Dalam pertemuan tersebut, Herman mengingat ada 10 vendor yang ikut diminta untuk melengkapi dokumen SPK. "Itu yang mungkin menyebabkan SPK seolah di belakang," kata Herman.
(Baca juga: Sengkarut Izin dan Pemasaran Megaproyek Meikarta)
Masing-masing vendor, lanjut Herman, diminta MSU untuk membuat draf SPK. Padahal, SPK seharusnya dibuat oleh pemberi kerja kepada para vendor.
Selain itu, Herman juga tak memegang salinan SPK yang telah ditandatangani antara ICK dan MSU. Menurut Herman, pihak MSU kerap berdalih tak mau memberikan salinan SPK lantaran untuk kepentingan internal mereka.
"Sampai sekarang tak pernah pegang SPK dan LOA. Murni dari kita report sama berita acara. Itu serah terima dengan pelaksana di lapangan. Makanya kita bingung kok barang (SPK) juga enggak pernah lihat," kata Herman.
Setelah SPK dikirimkan, sisa tagihan biaya kegiatan ICK tak juga dibayar. Menurut Herman, pihaknya berusaha melakukan komunikasi, baik melalui pihak Marketing Communication MSU maupun bersurel. Namun hal tersebut tak kunjung ditanggapi.
ICK kemudian menunjuk kuasa hukum dan melakukan somasi hingga dua kali pada April-Mei 2018. Sayangnya, upaya tersebut tak juga berhasil.

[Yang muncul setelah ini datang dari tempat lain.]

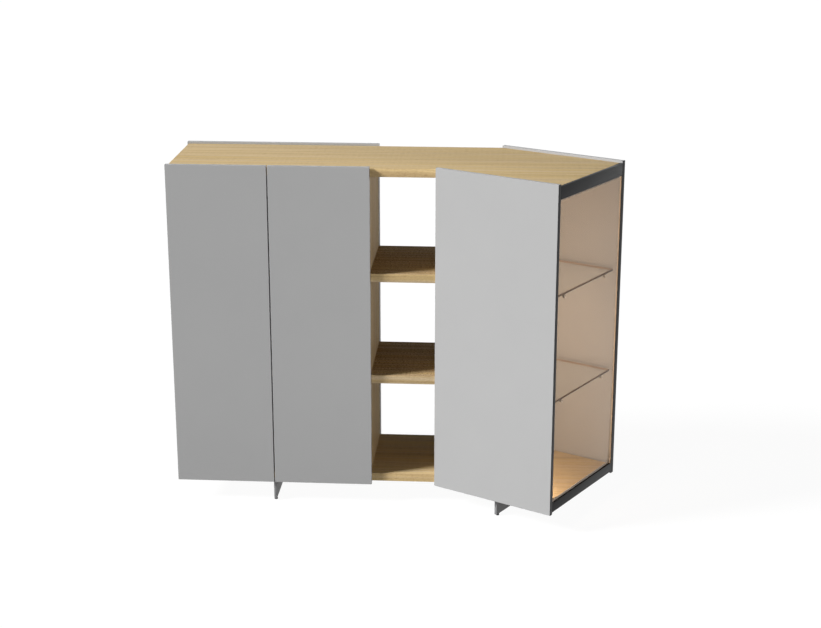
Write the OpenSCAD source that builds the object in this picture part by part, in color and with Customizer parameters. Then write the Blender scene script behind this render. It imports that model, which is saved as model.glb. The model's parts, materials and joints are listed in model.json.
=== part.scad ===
// Free-standing cupboard that bends in plan: a two-door unit, an open middle and a showcase unit
// turned towards the room, all held between one bent top board and one bent bottom board.
// Local frame of the drawing: X runs along the front of the two doors, Y goes back, Z goes up,
// and zero is the front bottom corner of the left door. place_whole() moves the finished pieces
// so that the origin is under the middle of the cupboard, on the floor.

/* [Doors and back panels] */
// Height of every door and back panel
panel_h = 1240; // [1100:10:1500]
// Thickness of the doors
panel_t = 16; // [15:1:20]
// Thickness of the back panels
back_t = 18; // [15:1:22]
// Joint between the carcass and the back panels
back_joint = 0.1; // [0.05:0.05:0.5]
// How far panels stand past the boards at top and bottom
panel_lip = 8; // [4:1:12]
// How far panels stand past the outer face of a side
overhang = 4; // [3:0.5:5]
// Gap between the two doors of the left unit
door_gap = 4; // [2:0.5:6]
// Gap between a closed door and the carcass behind it
front_gap = 4; // [4:0.5:6]
// Chamfer on the edges of doors and back panels
panel_ease = 0.8; // [0.5:0.1:1.5]

/* [Left unit and open middle] */
// Width across both left doors
left_w = 750; // [600:10:900]
// Depth of the left carcass, without doors and back panel
left_d = 410; // [350:10:460]
// Width of the open middle along its front
bay_w = 257; // [200:1:320]

/* [Showcase unit] */
// Angle by which the showcase unit is turned in plan
turn = 30; // [26:1:34]
// Width of the showcase door
right_w = 507; // [460:1:600]
// Depth of the showcase carcass, without door and back panel
right_d = 466; // [450:1:490]

/* [Boards] */
// Thickness of the top board and the bottom board
board_t = 32; // [25:1:40]
// Thickness of the open shelves
bay_shelf_t = 32; // [22:1:40]
// Thickness of the upright sides
side_t = 19; // [16:1:22]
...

Hal tersebut lah yang akhirnya membuat ICK bersama RTL melakukan gugatan PKPU hingga dua kali.
Tanggapan pengembang Meikarta
Menanggapi hal tersebut, kuasa hukum MSU Ari Yusuf Amir mempersilakan pembuktian argumen ICK di muka hukum. Ari menilai argumen ICK tak logis sehingga tak akan diterima.
Ari pun menilai gugatan PKPU yang kembali diajukan ICK dan RTL akan ditolak oleh hakim. Dia beralasan majelis hakim Pengadilan Niaga Jakarta Pusat telah memeriksa perkara ini dan menolak gugatan.
Dia berpandangan, dimasukkannya kembali gugatan PKPU dari RTL dan ICK malah akan membuat proses peradilan menjadi tidak efektif. "Menghabiskan waktu saja persidangan itu, membuat beban peradilan menumpuk perkaranya. Jadi kami sarankan supaya mereka menyadari itu," kata Ari.
Ari mengimbau agar ICK dan RTL tak membuat keruh suasana dan mencoba menjatuhkan nama Meikarta. Menurut Ari, pihaknya tak segan untuk mengusut hal tersebut ke jalur hukum.
"Jangan pernah melakukan tindak pidana itu karena itu pasti akan kami lawan dan kami proses," kata Ari.